Das LG Bonn hob das Ordnungsgeld auf:
"Die Beschwerdeführerin hat am 25.01.2022 (und damit binnen der seit dem 22.01.2022 laufenden zweiten Nachfrist) die Bilanz zur Hinterlegung eingereicht und hierbei das entsprechende Datev-Programm verwendet, welches vom Anwender verlangt anzugeben, ob die Arbeitnehmeranzahl im Jahresdurchschnitt unter 10 lag und ob der Umsatzerlös unter 700.000,00 € lag (wie die Beschwerdeführerin durch Vorlage eines entsprechenden Ausdrucks eines Screenshots der Eingabemaske nachgewiesen hat). Die aus der eingereichten Bilanz ersichtliche Bilanzsumme betrug 411.196,52 € - und wich damit nur leicht vom Wert in Höhe von 350.000,00 € nach § 267a Abs. 1 S. 1 Nr. 1 HGB ab.
Vor diesem Hintergrund bestand für den Betreiber des elektronischen Bundesanzeigers objektiv kein Anlass, bei der Beschwerdeführerin nachzufragen gemäß § 329 Abs. 2 S. 1 HGB."
Und weiter:
"Schon die relativ geringe Abweichung (nach oben) vom Grenzwert der Bilanzsumme i.H.v. 350.000,00 musste für den Betreiber des elektronischen Bundesanzeigers dafür sprechen, dass die Beschwerdeführerin tatsächlich eine Kleinstkapitalgesellschaft ist und nicht die beiden weiteren Kennzahlen überschritten hatte.
Aber jedenfalls musste der Betreiber des elektronischen Bundesanzeigers, dem die Funktionsweise des von sehr vielen Einreichern verwendeten Datev-Programms bekannt ist, davon ausgehen, dass er auf eine Nachfrage auch keine andere Antwort erhalten würde, als das, was der Einreicher bereits ins Datev-Programm auf dortige Eingabeaufforderung eingegeben hatte - nämlich dass der Umsatzerlös unter 700.000,00 € (§ 267a Abs. 1 S. 1 Nr. 2 HGB) gelegen und die Arbeitnehmeranzahl im Jahresdurchschnitt unter 10 (§ 267a Abs. 1 S. 1 Nr. 2 HGB) gelegen hatte.

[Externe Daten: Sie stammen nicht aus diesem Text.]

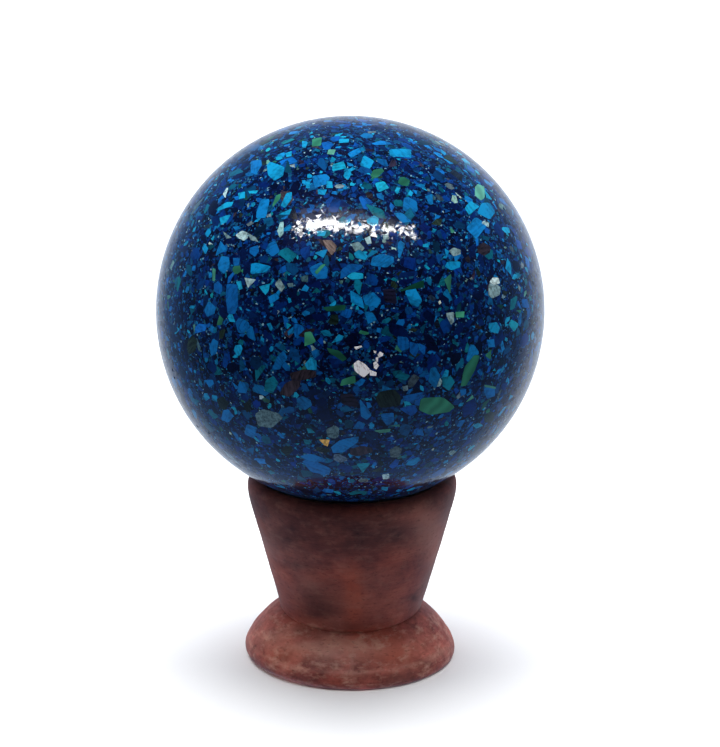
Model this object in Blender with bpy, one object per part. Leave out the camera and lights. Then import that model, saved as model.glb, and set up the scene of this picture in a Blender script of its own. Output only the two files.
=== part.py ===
"""A polished stone-and-resin ball resting in the dish of a turned wooden stand.

Run it with blender --background --python part.py, or from Blender's text editor.
Lengths are in metres. The stand's foot rests on z = 0 and both pieces are turned about the Z axis.
"""

from math import asin, cos, pi, radians, sin, sqrt

import bmesh
import bpy
from mathutils import Vector
from mathutils.geometry import interpolate_bezier

# The ball
BALL_DIAMETER = 0.0700
BALL_SEGMENTS = 64
BALL_RINGS = 32

# The dish in the stand's top, which follows the ball with a small clearance
DISH_DIAMETER = 0.0330
DISH_CLEARANCE = 0.0003

# The stand, from the rounded lip down to the foot
STAND_HEIGHT = 0.0350
LIP_DROP_TO_DISH = 0.0003
LIP_CREST_WIDTH = 0.0010
LIP_WALL = 0.0012
LIP_DEPTH = 0.0050
LIP_SHOULDER = 1.1
LIP_ROUNDNESS = 0.9

NECK_DIAMETER = 0.0262
NECK_GROOVE_DEPTH = 0.0004
NECK_GROOVE_WIDTH = 0.0008

FOOT_DIAMETER = 0.0392
FOOT_HEIGHT = 0.0096
FOOT_EDGE_HEIGHT = 0.0034
FOOT_EDGE_INSET = 0.0007
FOOT_BELLY_HEIGHT = 0.0013
FOOT_UNDERSIDE_INSET = 0.0003
FOOT_DOME_RISE = 0.0004

# How finely the round shapes are divided
STAND_SEGMENTS = 72
DISH_STEPS = 8
LIP_STEPS = 8
DOME_STEPS = 6
SMALL_TURN_STEPS = 3
SHARP_ANGLE = radians(36)
QUARTER_TURN = 0.5523
WELD_DISTANCE = 0.000001

# Finishes: linear base colours and roughness
RESIN_COLOUR = (0.018, 0.090, 0.280, 1.0)
RESIN_ROUGHNESS = 0.12
WOOD_COLOUR = (0.190, 0.068, 0.050, 1.0)
WOOD_ROUGHNESS = 0.55

# Worked out from the sizes above
BALL_RADIUS = BALL_DIAMETER / 2
DISH_RADIUS = BALL_RADIUS + DISH_CLEARANCE
DISH_EDGE_RADIUS = DISH_DIAMETER / 2
DISH_EDGE_HEIGHT = STAND_HEIGHT - LIP_DROP_TO_DISH
BALL_CENTRE_HEIGHT = DISH_EDGE_HEIGHT + sqrt(DISH_RADIUS**2 - DISH_EDGE_RADIUS**2)
LIP_CREST_RADIUS = DISH_EDGE_RADIUS + LIP_CREST_WIDTH
CUP_TOP_RADIUS = LIP_CREST_RADIUS + LIP_WALL
CUP_TOP_HEIGHT = STAND_HEIGHT - LIP_DEPTH
NECK_RADIUS = NECK_DIAMETER / 2
FOOT_RADIUS = FOOT_DIAMETER / 2


def make_material(name, colour, roughness):
    """A Principled material of one colour and one roughness, with no metal in it."""
    material = bpy.data.materials.new(name)
    material.use_nodes = True
    shader = material.node_tree.nodes["Principled BSDF"]
    shader.inputs["Base Color"].default_value = colour
    shader.inputs["Roughness"].default_value = roughness
    shader.inputs["Metallic"].default_value = 0.0
    return material


def add_object(name, bm, material, height=0.0):
    """Turns a bmesh into a smooth-shaded object standing at this height on the Z axis."""
    mesh = bpy.data.meshes.new(name)
    bm.to_mesh(mesh)
    bm.free()
    mesh.materials.append(material)
    mesh.shade_smooth()
    mesh.set_sharp_from_angle(angle=SHARP_ANGLE)
    obj = bpy.data.objects.new(name, mesh)
    obj.location = (0, 0, height)
    bpy.context.scene.collection.objects.link(obj)
    return obj


def arc(centre_r, centre_z, radius, start, end, steps):
    """Points (r, z) on a circular arc; the angles run from straight down towards +r."""
    points = []
    for i in range(steps + 1):
        angle = start + (end - start) * i / steps
        points.append((centre_r + radius * sin(angle), centre_z - radius * cos(angle)))
    return points


def towards(start, end, share):
    """The point (r, z) at this share of the way from start to end."""
    return (start[0] + (end[0] - start[0]) * share, start[1] + (end[1] - start[1]) * share)


def curve(start, start_handle, end_handle, end, steps):
    """Points (r, z) on a Bezier curve between two ends, without its first point."""
    knots = [Vector((r, z)) for r, z in (start, start_handle, end_handle, end)]
    return [(p.x, p.y) for p in interpolate_bezier(*knots, steps + 1)[1:]]


def rounded_corner(start, corner, end, steps):
    """A quarter turn from start to end that cuts off the corner, without its first point."""
    return curve(
        start,
        towards(start, corner, QUARTER_TURN),
        towards(end, corner, QUARTER_TURN),
        end,
        steps,
    )


def dish_profile():
    """The hollow that the ball sits in, from the axis out to its edge."""
    half_angle = asin(DISH_EDGE_RADIUS / DISH_RADIUS)
    return arc(0.0, BALL_CENTRE_HEIGHT, DISH_RADIUS, 0.0, half_angle, DISH_STEPS)


def cup_slope():
    """How far the straight cup wall leans out for each metre that it rises."""
    return (CUP_TOP_RADIUS - NECK_RADIUS) / (CUP_TOP_HEIGHT - FOOT_HEIGHT)


def lip_profile():
    """Over the rounded lip: a short rise to the crest, then a long turn into the cup wall."""
    edge = (DISH_EDGE_RADIUS, DISH_EDGE_HEIGHT)
    crest = (LIP_CREST_RADIUS, STAND_HEIGHT)
    inner = rounded_corner(edge, (DISH_EDGE_RADIUS, STAND_HEIGHT), crest, SMALL_TURN_STEPS)
    reach = LIP_DEPTH * LIP_ROUNDNESS
    outer = curve(
        crest,
        (LIP_CREST_RADIUS + LIP_WALL * LIP_SHOULDER, STAND_HEIGHT),
        (CUP_TOP_RADIUS + reach * cup_slope(), CUP_TOP_HEIGHT + reach),
        (CUP_TOP_RADIUS, CUP_TOP_HEIGHT),
        LIP_STEPS,
    )
    return inner + outer


def neck_profile():
    """The straight wall ends in a small V groove, where the cup meets the foot."""
    half = NECK_GROOVE_WIDTH / 2
    above = (NECK_RADIUS + half * cup_slope(), FOOT_HEIGHT + half)
    bottom = (NECK_RADIUS - NECK_GROOVE_DEPTH, FOOT_HEIGHT)
    below = (NECK_RADIUS + half, FOOT_HEIGHT - half)
    return [above, bottom, below]


def foot_profile():
    """The foot: a bulging cone down to a soft ridge, a rounded side, and the underside's edge."""
    top = neck_profile()[-1]
    ridge = (FOOT_RADIUS - FOOT_EDGE_INSET, FOOT_EDGE_HEIGHT)
    upper = towards(top, ridge, 1 / 3)
    lower = towards(top, ridge, 2 / 3)
    dome = curve(
        top,
        (upper[0] + FOOT_DOME_RISE, upper[1] + FOOT_DOME_RISE),
        (lower[0] + FOOT_DOME_RISE, lower[1] + FOOT_DOME_RISE),
        ridge,
        DOME_STEPS,
    )
    belly = (FOOT_RADIUS, FOOT_BELLY_HEIGHT)
    shoulder = (FOOT_RADIUS, (FOOT_EDGE_HEIGHT + FOOT_BELLY_HEIGHT) / 2)
    side = rounded_corner(ridge, shoulder, belly, SMALL_TURN_STEPS)
    underside_edge = (FOOT_RADIUS - FOOT_UNDERSIDE_INSET, 0.0)
    underside = rounded_corner(belly, (FOOT_RADIUS, 0.0), underside_edge, SMALL_TURN_STEPS)
    return dome + side + underside


def make_ball():
    """The cast ball, a sphere centred at its object's origin."""
    bm = bmesh.new()
    bmesh.ops.create_uvsphere(
        bm, u_segments=BALL_SEGMENTS, v_segments=BALL_RINGS, radius=BALL_RADIUS
    )
    material = make_material("stone and resin", RESIN_COLOUR, RESIN_ROUGHNESS)
    return add_object("ball", bm, material, BALL_CENTRE_HEIGHT)


def make_stand():
    """The stand's half section turned once about the Z axis, closed on the axis at both ends."""
    section = dish_profile() + lip_profile() + neck_profile() + foot_profile() + [(0.0, 0.0)]
    bm = bmesh.new()
    verts = [bm.verts.new((r, 0.0, z)) for r, z in section]
    edges = [bm.edges.new(pair) for pair in zip(verts, verts[1:])]
    bmesh.ops.spin(
        bm,
        geom=verts + edges,
        cent=(0, 0, 0),
        axis=(0, 0, 1),
        angle=2 * pi,
        steps=STAND_SEGMENTS,
        use_merge=True,
    )
    bmesh.ops.remove_doubles(bm, verts=bm.verts, dist=WELD_DISTANCE)
    bmesh.ops.recalc_face_normals(bm, faces=bm.faces)
    material = make_material("turned wood", WOOD_COLOUR, WOOD_ROUGHNESS)
    return add_object("stand", bm, material)


def main():
    for obj in list(bpy.data.objects):
        bpy.data.objects.remove(obj)
    make_stand()
    make_ball()


main()
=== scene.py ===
# %% [markdown]
# # A ball of stone chips on its turned stand
#
# The object has two pieces: a heavy polished ball, cast from crushed stone and dark resin, and a
# small wooden stand that was turned on a lathe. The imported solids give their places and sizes.
# This file gives them their looks, one step to a cell.

# %% Load the frame
from math import cos, pi, radians, sin, tan

import bpy
import numpy as np
from mathutils import Matrix, Vector
from mathutils.geometry import delaunay_2d_cdt


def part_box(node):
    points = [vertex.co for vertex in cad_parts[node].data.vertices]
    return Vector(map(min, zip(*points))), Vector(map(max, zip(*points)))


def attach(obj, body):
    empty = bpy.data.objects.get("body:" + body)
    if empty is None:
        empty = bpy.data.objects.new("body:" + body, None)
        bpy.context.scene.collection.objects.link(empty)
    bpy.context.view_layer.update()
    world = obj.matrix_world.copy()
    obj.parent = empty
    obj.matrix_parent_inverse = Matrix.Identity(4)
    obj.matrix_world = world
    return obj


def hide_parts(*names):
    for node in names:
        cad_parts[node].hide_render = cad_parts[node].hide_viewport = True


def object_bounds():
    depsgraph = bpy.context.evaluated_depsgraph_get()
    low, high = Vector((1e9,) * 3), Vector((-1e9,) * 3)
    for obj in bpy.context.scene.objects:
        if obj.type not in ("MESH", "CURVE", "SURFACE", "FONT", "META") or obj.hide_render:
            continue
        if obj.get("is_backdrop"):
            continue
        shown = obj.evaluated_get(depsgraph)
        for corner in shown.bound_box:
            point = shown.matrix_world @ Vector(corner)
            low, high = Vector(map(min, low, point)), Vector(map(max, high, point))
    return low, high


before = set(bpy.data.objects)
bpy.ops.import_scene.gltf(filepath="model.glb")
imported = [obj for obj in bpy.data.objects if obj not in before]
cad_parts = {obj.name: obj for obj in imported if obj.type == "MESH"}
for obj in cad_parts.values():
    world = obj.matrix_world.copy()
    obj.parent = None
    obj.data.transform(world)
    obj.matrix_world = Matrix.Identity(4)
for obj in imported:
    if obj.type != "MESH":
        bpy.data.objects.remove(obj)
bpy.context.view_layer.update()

MM = 0.001

# %% [markdown]
# ## The measures that the frame gives
#
# The ball's box gives its radius and its centre, and the stand's box gives its height and the
# radius of its foot. So what the solids say isn't typed a second time.

# %% Measure the ball and the stand
ball_low, ball_high = (np.array(corner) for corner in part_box("ball"))
BALL_RADIUS = (ball_high[2] - ball_low[2]) / 2
BALL_CENTRE = (ball_high + ball_low) / 2
BALL_MM = BALL_RADIUS / MM
FOOT_RADIUS_MM, _, STAND_HEIGHT_MM = np.array(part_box("stand")[1]) / MM
print("ball radius in mm:", round(BALL_MM, 2), "stand height:", round(STAND_HEIGHT_MM, 2))

# %% [markdown]
# ## The camera
#
# The outline of a ball says how far a lens is tilted, and the ellipses of the stand's rims say how
# high it stands. Together they put this camera half a metre away, about 15 degrees above the
# ball's centre, with a long lens. The stand's axis lies a little left of the middle of the frame.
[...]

Entgegen der Behauptung des Bundesamts für Justiz in der Nichtabhilfeentscheidung sind die Umsatzerlöse und die durchschnittliche Anzahl der Arbeitnehmer für den Betreiber des elektronischen Bundesanzeigers damit im vorliegenden Fall durchaus ex ante erkennbar gewesen - nämlich dahingehend, dass die Grenzwerte nicht dahingehend überschritten wurden, dass keine Kleinstkapitalgesellschaft vorläge.
Dies ist zwar nicht direkt aus der eingereichten Bilanz ersichtlich - soweit richtig die Ausführungen in der Nichtabhilfeentscheidung -, aber dies ergab sich für den Betreiber des elektronischen Bundesanzeigers konkludent aus der ihm bekannten Funktionsweise des Datev-Programms. In einer solchen Fallkonstellation ist das Tatbestandsmerkmal nach § 329 Abs. 2 S. 1 HGB "gibt die Prüfung Anlass zu der Annahme..." nicht erfüllt, so dass die Nachfrage rechtswidrig war und die Fiktion nach § 329 Abs. 2 S. 2 HGB nicht zu Lasten der betroffenen Gesellschaft greifen kann."
Und noch deutlicher wird das Gericht hinsichtlich einer vermeintlichen Nachfrage per E-Mail:
"Angesichts dessen, dass ohnehin sehr fragwürdig ist, dass eine Nachfrage per E-Mail (die vom Empfänger leicht übersehen wird) solche rechtlich weitreichenden Folgen haben soll (nach der Rechtsprechung des OLG Köln, vgl. OLG Köln, Beschluss vom 11.10.2016, 28 Wx 26/16, OLG Köln, Beschluss vom 30.11.2017, 28 Wx 15/17 (nicht veröffentlicht), wonach ohne nähere bzw. plausible Begründung die Nichtbeantwortung einer E-Mail eine unwiderlegbare Fiktion begründe, aufgrund derer ein Ordnungsgeld festgesetzt werden könne) ist die Voraussetzung der Rechtmäßigkeit der Nachfrage gemäß § 329 Abs. 2 S. 1 HGB dementsprechend kritisch und restriktiv zu prüfen."